Today is oral argument in Windsor v. United States, challenging the Defense of Marriage Act.

We have not followed the DOMA litigation very carefully to date.

We did cover the secondary boycott effort directed at the King & Spalding law firm.  There was  a truly abysmal threat to picket and boycott clients of the firm that had nothing to do with the DOMA litigation as a means of forcing the firm to give up representation of the House of Representatives after the Department of Justice abruptly changed positions on the constitutionality of the law.

Regardless of how one feels about gay marriage or DOMA, the King & Spalding secondary boycott was a low mark.  The law firm also represented GITMO detainees, so imagine the media and legal profession outcry if there were a secondary boycott organized against the firm as a means of forcing it to drop that representation.
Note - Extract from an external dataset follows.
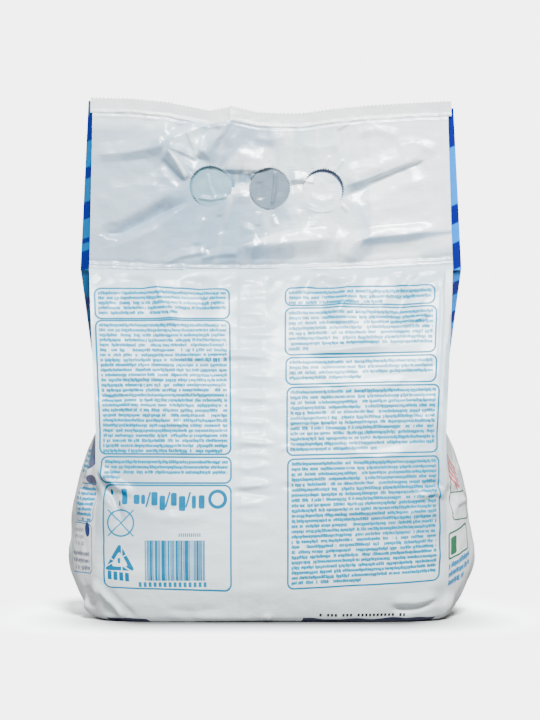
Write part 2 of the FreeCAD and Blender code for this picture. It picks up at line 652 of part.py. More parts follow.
def main():
    doc = FreeCAD.newDocument("powder_bag")
    sheet = make_sheet(doc)

    def size(alias):
        return millimetres(sheet.get(alias))

    pouch = Pouch(size)
    filled = add_shape(doc, "filled_pouch", pouch.solid())
    film = add_shape(doc, "header_film", header_solid(size))
    plates = add_plates(doc, size)
    slots = add_slots(doc, size)
    recesses, discs = add_finger_discs(doc, size)
    lines = add_fold_lines(doc, size)
    puckers = add_puckers(doc, size, pouch)
    ears = add_ears(doc, size, pouch)
    doc.recompute()
    round_cuts = doc.addObject("Part::Compound", "round_cuts")
    round_cuts.Links = recesses
    perforated = doc.addObject("Part::Cut", "perforated_film")
    perforated.Base, perforated.Tool = film, round_cuts
    joined = doc.addObject("Part::MultiFuse", "film_and_powder")
    joined.Shapes = [filled, perforated] + discs + plates + puckers + ears
    straight_cuts = doc.addObject("Part::Compound", "straight_cuts")
    straight_cuts.Links = slots + lines
    bag = doc.addObject("Part::Cut", "bag")
    bag.Label = "bag"
    bag.Base, bag.Tool = joined, straight_cuts
    bag.Placement = FreeCAD.Placement()
    doc.recompute()

    check(doc, [bag])
    os.makedirs("parts", exist_ok=True)
    bag.Shape.exportStep("parts/bag.step")
    box = bag.Shape.BoundBox
    print("bag: %.1f x %.1f x %.1f mm, lowest %.3f, volume %.0f ml, %d faces" % (
        box.XLength, box.YLength, box.ZLength, box.ZMin, bag.Shape.Volume / 1000,
        len(bag.Shape.Faces)))


main()
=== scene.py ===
import math

import bpy
import numpy as np
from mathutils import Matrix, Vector


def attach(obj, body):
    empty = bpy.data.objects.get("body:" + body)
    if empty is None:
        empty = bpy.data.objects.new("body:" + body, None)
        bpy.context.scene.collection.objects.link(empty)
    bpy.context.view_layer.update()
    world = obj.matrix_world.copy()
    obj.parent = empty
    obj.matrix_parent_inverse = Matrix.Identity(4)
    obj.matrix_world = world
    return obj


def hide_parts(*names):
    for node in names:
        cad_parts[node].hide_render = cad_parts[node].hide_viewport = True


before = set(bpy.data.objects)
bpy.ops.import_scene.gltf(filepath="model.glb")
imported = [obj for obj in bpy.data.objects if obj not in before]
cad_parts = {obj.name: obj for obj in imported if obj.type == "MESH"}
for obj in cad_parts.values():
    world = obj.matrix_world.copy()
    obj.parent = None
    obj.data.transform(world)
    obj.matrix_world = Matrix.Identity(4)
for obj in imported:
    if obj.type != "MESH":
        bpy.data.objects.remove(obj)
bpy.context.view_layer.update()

MM = 0.001
rng = np.random.default_rng(11)

# Sizes of the bag in millimetres, as in the construction.
PANEL_HALF, FOOT_HALF, WELD_HALF, HEADER_HALF = 90.0, 87.0, 95.4, 94.7
FLARE_WELD, FLARE_TOP = 4.8, 1.2
FOOT_DEPTH, BELLY_DEPTH, BELLY_Z = 35.0, 42.0, 34.0
FOOT_BULGE, BELLY_BULGE, APEX_Z = 5.0, 16.0, 98.0
GUSSET_HALF, TUCK_RUN, SET_BACK, CORNER_POWER, BOW = 39.0, 26.0, 9.0, 8.0, 3.6
POUCH_Z, WELD_Z, WELD_SAG, WELD_THICK, SHEET_THICK = 181.6, 184.9, 4.2, 1.6, 1.2
BAND_H, TOOTH_PITCH, TOOTH_DEPTH = 7.8, 2.0, 0.9
SEAM_L, SEAM_R = -16.6, -2.8
DISC_R = 10.7


def smooth(t):
    t = np.clip(t, 0, 1)
    return t * t * (3 - 2 * t)


def mix(a, b, t):
    return a + (b - a) * t


# The pouch's form, the same as in the construction.
def roundness(z):
    return smooth((APEX_Z - z) / (APEX_Z - BELLY_Z) + 0.12)


def lift(z):
    return np.maximum(0, (z - APEX_Z) / (POUCH_Z - APEX_Z))


def half_depth(z):
    low = BELLY_DEPTH - (BELLY_DEPTH - FOOT_DEPTH) * np.clip((BELLY_Z - z) / BELLY_Z, 0, 1) ** 2.4
    quarter = math.pi / 2 * np.clip((z - BELLY_Z) / (POUCH_Z - BELLY_Z), 0, 1)
    high = WELD_THICK + (BELLY_DEPTH - WELD_THICK) * np.maximum(0, np.cos(quarter)) ** 0.9
    return np.where(z < BELLY_Z, low, high)


def corner_depth(z):
    depth = half_depth(z)
    bow = np.minimum(BOW, 0.2 * depth) * (1 - lift(z))
    return depth - mix(bow, SET_BACK, roundness(z))


def text_half(z):
    low = mix(FOOT_HALF, PANEL_HALF, 1 - (1 - np.minimum(1, z / BELLY_Z)) ** 2)
    return np.where(z < APEX_Z, low, mix(PANEL_HALF, WELD_HALF, lift(z)))


def picture_half(z):
    return text_half(z) + FLARE_WELD * lift(z) ** 0.6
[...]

The King & Spalding secondary boycott was another step towards total political war, where even people who have no involvement in an issue are used as pawns and pressure points.

As mentioned, we haven’t followed the merits of the DOMA litigation much, so I’ll have to defer to others.  SCOTUSblog has a good summary (also here).  There are federalism issues about the role of the federal government in an issue traditionally left to the states, which has blurred the usual right-left divide.  There also is an issue of who has standing to defend the statute (also here)  now that the DOJ refuses to do to.

Argument starts just after 10 a.m.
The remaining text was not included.